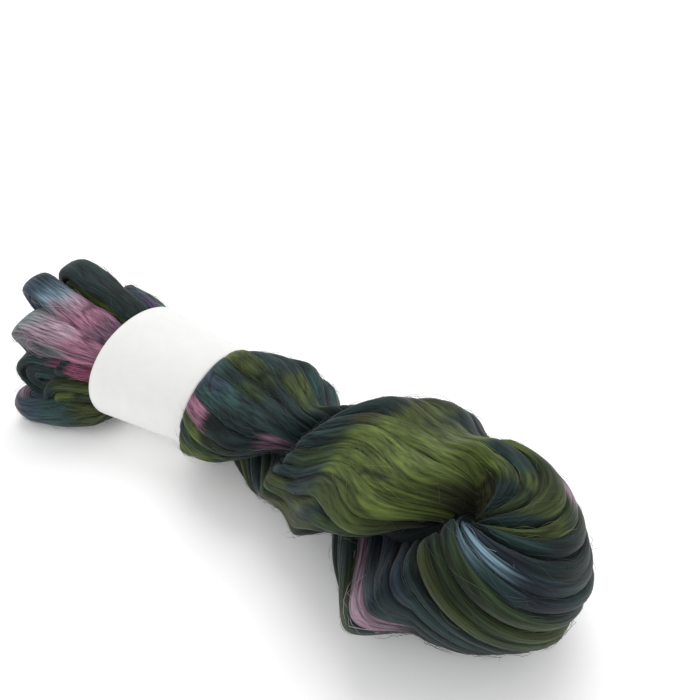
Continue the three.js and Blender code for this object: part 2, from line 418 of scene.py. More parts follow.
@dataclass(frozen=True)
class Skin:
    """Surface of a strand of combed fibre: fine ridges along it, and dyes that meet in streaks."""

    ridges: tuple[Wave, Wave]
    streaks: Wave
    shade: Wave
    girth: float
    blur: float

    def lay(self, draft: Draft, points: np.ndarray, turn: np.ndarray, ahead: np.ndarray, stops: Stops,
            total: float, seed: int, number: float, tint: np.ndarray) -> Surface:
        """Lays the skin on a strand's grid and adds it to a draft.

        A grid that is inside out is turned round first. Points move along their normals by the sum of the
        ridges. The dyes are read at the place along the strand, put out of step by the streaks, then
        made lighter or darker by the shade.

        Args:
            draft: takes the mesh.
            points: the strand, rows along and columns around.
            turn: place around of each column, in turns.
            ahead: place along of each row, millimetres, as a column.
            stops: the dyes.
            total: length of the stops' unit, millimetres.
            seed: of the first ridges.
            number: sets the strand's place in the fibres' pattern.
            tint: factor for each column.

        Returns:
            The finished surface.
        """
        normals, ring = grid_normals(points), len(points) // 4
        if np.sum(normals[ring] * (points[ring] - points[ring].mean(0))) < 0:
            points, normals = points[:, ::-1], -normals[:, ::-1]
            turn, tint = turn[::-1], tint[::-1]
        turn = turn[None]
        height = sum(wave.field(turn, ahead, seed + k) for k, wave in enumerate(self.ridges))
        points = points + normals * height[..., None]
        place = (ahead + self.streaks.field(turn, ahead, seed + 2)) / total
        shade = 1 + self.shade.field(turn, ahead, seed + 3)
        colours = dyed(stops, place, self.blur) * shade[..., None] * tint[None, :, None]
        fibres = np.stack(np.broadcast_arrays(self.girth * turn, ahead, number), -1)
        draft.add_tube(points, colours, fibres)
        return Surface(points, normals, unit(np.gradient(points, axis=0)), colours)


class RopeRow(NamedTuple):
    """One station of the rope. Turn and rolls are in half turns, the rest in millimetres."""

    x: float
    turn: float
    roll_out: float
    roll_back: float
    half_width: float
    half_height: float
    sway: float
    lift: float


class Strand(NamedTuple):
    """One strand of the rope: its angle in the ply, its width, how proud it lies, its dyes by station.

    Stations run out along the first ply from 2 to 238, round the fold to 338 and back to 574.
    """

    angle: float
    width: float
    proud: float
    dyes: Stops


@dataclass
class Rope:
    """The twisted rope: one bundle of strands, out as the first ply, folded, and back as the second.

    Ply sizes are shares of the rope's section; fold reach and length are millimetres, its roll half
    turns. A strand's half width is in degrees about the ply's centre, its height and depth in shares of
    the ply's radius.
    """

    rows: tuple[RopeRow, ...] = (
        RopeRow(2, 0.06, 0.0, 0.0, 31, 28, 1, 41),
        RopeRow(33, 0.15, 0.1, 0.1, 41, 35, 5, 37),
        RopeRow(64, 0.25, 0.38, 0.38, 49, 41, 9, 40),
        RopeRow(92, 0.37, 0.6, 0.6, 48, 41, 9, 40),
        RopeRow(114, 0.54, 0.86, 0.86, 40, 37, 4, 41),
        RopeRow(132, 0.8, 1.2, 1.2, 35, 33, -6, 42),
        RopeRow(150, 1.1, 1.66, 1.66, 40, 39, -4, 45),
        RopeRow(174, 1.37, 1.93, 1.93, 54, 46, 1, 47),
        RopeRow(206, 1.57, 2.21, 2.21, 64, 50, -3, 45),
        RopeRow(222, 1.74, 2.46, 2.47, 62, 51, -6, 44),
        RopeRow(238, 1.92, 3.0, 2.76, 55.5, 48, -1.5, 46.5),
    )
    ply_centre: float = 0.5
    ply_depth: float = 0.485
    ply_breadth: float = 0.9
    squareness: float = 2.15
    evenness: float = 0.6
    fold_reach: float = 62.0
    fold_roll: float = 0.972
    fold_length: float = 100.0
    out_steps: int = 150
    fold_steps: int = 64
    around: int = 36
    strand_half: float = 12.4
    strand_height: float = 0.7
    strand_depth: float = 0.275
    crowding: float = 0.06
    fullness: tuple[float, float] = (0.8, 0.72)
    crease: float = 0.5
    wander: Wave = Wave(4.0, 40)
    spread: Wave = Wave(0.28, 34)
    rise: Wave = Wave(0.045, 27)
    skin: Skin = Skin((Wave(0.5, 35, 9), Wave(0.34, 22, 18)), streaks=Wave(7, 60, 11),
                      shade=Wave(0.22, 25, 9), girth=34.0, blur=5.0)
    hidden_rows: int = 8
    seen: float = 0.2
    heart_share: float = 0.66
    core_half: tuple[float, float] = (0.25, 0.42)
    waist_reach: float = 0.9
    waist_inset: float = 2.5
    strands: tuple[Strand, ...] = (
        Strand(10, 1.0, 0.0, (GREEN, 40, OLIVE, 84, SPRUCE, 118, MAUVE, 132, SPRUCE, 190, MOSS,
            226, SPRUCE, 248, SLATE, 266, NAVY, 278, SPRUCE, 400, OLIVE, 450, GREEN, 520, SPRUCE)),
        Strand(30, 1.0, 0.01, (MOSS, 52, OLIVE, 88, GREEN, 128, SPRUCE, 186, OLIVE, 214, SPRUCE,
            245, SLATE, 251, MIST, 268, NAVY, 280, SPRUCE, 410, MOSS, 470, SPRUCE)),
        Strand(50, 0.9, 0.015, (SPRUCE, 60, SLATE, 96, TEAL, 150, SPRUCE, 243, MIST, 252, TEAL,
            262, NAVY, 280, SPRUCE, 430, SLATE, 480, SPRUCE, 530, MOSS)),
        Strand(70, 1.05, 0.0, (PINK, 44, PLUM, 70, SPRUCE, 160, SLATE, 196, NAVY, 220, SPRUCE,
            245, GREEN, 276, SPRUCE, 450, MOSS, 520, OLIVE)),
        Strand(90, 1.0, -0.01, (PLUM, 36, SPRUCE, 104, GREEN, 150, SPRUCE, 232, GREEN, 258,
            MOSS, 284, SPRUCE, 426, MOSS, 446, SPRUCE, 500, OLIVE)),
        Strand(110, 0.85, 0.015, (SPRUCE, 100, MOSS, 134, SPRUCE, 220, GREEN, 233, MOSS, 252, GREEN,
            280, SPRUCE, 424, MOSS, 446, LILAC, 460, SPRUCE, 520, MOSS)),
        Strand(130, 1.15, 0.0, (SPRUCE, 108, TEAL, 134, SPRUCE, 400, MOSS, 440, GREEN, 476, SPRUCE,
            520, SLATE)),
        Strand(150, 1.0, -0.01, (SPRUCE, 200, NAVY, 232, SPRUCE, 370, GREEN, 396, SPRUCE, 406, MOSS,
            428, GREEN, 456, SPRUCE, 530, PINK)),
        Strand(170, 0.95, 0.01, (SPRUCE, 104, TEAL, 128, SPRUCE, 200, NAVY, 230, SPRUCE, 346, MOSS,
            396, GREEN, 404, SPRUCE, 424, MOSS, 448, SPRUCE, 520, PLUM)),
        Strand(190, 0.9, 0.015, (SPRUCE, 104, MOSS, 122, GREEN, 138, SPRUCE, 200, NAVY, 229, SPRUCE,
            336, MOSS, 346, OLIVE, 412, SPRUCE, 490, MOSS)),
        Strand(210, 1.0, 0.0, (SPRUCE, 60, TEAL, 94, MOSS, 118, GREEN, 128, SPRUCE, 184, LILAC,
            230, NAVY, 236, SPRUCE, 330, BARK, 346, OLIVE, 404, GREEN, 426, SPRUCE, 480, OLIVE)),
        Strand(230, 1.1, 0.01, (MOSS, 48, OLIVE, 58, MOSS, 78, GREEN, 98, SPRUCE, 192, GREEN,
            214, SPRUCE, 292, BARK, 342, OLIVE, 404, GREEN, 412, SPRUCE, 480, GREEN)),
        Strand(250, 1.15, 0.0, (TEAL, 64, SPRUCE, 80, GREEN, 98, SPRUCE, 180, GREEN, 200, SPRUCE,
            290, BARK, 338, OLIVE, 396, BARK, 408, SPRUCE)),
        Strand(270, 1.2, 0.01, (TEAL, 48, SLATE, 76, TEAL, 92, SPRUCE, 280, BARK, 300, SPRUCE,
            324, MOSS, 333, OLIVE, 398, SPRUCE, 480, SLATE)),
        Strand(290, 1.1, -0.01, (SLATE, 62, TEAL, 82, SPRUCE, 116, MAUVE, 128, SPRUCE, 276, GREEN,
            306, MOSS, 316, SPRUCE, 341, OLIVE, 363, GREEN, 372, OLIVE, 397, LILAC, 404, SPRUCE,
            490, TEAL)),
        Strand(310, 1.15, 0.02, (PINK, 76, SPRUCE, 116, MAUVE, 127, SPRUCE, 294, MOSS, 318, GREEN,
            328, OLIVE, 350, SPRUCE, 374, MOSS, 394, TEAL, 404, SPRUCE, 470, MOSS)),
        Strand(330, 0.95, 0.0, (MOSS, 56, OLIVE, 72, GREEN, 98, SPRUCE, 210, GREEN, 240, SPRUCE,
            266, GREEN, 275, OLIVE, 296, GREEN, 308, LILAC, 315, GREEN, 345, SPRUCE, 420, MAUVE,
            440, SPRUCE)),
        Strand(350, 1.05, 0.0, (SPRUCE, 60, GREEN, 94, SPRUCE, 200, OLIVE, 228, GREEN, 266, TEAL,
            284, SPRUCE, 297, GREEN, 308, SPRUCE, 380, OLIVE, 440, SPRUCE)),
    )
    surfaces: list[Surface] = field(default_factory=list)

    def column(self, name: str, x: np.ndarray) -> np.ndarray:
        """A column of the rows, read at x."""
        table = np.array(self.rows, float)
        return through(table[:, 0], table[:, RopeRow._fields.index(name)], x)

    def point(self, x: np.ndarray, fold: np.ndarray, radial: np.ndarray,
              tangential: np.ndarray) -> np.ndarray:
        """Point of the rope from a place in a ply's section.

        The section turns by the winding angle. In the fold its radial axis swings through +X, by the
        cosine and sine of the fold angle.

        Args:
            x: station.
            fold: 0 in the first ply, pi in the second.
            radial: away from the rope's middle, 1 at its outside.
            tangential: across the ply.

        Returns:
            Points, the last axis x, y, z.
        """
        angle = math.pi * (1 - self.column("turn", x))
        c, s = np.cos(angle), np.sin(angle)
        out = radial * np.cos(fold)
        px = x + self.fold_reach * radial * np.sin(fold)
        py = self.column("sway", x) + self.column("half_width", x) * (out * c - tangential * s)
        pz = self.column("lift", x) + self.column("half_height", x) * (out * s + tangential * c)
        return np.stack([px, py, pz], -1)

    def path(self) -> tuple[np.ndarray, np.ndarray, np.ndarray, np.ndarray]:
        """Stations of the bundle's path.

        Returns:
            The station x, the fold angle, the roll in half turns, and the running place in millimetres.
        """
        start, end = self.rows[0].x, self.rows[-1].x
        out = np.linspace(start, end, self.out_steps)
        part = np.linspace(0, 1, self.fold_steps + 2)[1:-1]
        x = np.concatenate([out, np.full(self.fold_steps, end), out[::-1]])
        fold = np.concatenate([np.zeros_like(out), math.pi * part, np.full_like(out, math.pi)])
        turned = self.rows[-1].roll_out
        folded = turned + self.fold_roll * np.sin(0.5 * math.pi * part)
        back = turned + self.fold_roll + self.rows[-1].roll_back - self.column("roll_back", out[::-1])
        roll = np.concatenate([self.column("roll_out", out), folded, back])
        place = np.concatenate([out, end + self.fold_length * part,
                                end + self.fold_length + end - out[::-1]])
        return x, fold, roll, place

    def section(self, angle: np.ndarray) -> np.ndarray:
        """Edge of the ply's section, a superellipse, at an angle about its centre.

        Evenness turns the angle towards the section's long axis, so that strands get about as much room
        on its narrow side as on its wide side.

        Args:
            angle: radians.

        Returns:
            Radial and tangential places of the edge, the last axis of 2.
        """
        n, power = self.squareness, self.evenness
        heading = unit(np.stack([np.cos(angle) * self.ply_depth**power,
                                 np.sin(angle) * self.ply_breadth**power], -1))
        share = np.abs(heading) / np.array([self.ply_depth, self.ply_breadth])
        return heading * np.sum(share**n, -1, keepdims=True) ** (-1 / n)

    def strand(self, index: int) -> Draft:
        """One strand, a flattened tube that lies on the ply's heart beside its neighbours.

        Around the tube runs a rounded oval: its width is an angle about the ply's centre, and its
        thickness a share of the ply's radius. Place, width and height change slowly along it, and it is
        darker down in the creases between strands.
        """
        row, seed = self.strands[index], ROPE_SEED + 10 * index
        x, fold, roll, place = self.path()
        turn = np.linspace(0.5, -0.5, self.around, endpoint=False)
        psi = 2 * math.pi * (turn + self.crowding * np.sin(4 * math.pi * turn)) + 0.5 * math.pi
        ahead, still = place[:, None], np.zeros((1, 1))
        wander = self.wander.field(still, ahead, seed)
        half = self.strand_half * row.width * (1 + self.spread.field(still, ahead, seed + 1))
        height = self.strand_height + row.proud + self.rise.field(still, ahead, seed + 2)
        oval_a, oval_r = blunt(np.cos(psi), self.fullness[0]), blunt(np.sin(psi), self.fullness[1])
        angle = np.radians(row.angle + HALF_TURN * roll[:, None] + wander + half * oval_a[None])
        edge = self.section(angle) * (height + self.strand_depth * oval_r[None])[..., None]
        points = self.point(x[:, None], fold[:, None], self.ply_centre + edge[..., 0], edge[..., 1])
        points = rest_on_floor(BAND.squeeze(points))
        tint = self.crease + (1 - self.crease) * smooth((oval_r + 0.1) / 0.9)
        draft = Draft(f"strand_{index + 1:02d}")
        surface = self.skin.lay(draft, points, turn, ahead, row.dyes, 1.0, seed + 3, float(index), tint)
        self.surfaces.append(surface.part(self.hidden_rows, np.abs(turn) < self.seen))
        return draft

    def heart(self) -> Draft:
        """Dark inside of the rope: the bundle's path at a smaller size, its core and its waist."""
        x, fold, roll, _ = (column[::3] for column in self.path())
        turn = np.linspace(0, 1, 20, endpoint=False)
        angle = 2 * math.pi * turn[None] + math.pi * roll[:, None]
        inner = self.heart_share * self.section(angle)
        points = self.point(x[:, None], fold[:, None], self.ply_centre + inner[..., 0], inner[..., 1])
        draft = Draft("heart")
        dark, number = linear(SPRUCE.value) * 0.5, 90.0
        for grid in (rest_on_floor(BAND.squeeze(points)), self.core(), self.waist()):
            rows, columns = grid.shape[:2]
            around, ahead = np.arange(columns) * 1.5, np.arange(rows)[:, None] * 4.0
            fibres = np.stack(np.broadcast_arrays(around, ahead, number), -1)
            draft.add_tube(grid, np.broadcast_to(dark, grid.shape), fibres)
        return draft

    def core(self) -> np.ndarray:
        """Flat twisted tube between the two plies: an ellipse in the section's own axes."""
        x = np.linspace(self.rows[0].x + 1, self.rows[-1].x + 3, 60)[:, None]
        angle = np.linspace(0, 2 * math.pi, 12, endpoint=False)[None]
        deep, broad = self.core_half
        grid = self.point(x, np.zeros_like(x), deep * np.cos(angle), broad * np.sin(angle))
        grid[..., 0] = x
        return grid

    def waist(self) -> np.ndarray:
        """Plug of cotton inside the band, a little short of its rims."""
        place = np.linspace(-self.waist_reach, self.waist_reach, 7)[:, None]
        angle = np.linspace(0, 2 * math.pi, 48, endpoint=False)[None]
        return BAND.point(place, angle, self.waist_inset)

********

## GIVEN INSTRUCTION
Up to and including the line with "tint: factor for each column.", repeat the data exactly, starting from its first line; nothing else belongs in the response.

## TASK OUTPUT
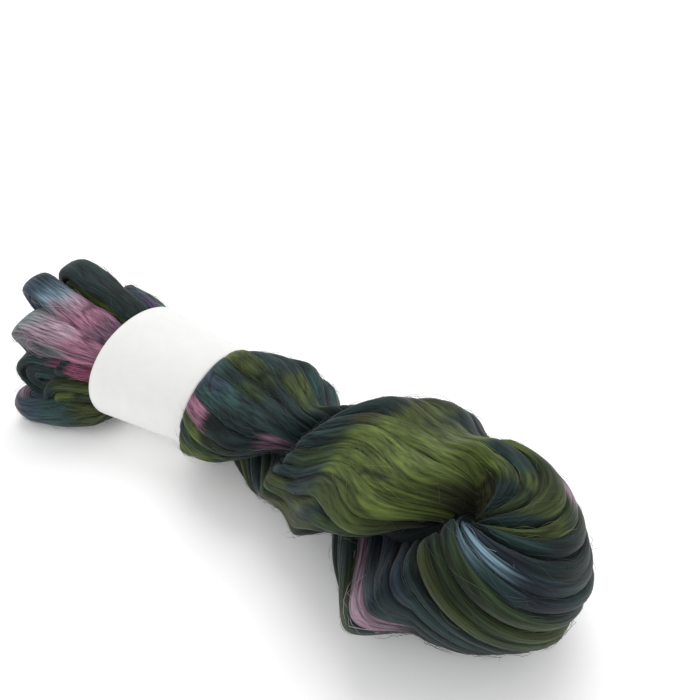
Continue the three.js and Blender code for this object: part 2, from line 418 of scene.py. More parts follow.
@dataclass(frozen=True)
class Skin:
    """Surface of a strand of combed fibre: fine ridges along it, and dyes that meet in streaks."""

    ridges: tuple[Wave, Wave]
    streaks: Wave
    shade: Wave
    girth: float
    blur: float

    def lay(self, draft: Draft, points: np.ndarray, turn: np.ndarray, ahead: np.ndarray, stops: Stops,
            total: float, seed: int, number: float, tint: np.ndarray) -> Surface:
        """Lays the skin on a strand's grid and adds it to a draft.

        A grid that is inside out is turned round first. Points move along their normals by the sum of the
        ridges. The dyes are read at the place along the strand, put out of step by the streaks, then
        made lighter or darker by the shade.

        Args:
            draft: takes the mesh.
            points: the strand, rows along and columns around.
            turn: place around of each column, in turns.
            ahead: place along of each row, millimetres, as a column.
            stops: the dyes.
            total: length of the stops' unit, millimetres.
            seed: of the first ridges.
            number: sets the strand's place in the fibres' pattern.
            tint: factor for each column.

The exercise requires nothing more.